**Short exercise**
Which lines hold the word "that"? Copy each of them.

**Information shown**
>>>
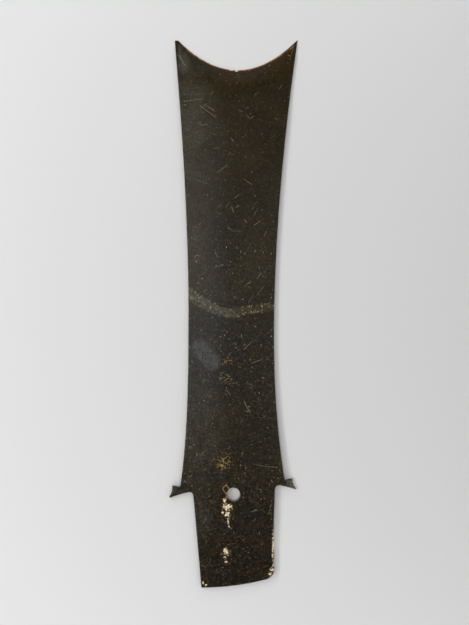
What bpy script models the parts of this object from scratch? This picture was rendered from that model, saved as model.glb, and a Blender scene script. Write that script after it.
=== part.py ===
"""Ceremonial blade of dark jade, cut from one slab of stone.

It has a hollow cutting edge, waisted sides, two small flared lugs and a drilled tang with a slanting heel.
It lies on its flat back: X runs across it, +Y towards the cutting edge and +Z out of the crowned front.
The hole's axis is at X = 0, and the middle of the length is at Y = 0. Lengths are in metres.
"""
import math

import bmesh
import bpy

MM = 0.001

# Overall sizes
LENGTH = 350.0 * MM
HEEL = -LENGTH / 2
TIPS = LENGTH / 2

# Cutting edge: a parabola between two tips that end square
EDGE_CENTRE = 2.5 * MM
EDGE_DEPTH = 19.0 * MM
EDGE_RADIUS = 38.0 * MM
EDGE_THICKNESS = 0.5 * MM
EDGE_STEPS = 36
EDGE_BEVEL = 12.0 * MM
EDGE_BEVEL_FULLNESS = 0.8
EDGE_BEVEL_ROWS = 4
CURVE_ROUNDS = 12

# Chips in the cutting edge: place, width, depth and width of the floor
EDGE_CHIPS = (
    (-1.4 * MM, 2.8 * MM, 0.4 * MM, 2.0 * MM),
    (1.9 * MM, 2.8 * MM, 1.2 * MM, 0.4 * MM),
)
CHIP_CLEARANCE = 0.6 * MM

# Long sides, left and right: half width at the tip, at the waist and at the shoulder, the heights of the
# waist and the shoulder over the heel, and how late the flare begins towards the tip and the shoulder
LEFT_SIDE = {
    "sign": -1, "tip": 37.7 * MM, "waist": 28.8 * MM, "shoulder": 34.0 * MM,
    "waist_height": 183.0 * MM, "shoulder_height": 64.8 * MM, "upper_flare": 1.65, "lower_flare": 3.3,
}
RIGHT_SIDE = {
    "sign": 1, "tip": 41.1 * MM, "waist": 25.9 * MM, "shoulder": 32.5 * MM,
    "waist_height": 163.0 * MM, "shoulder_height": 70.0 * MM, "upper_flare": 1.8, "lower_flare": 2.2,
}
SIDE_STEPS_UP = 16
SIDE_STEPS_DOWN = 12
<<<
**Full output**
What bpy script models the parts of this object from scratch? This picture was rendered from that model, saved as model.glb, and a Blender scene script. Write that script after it.
# Cutting edge: a parabola between two tips that end square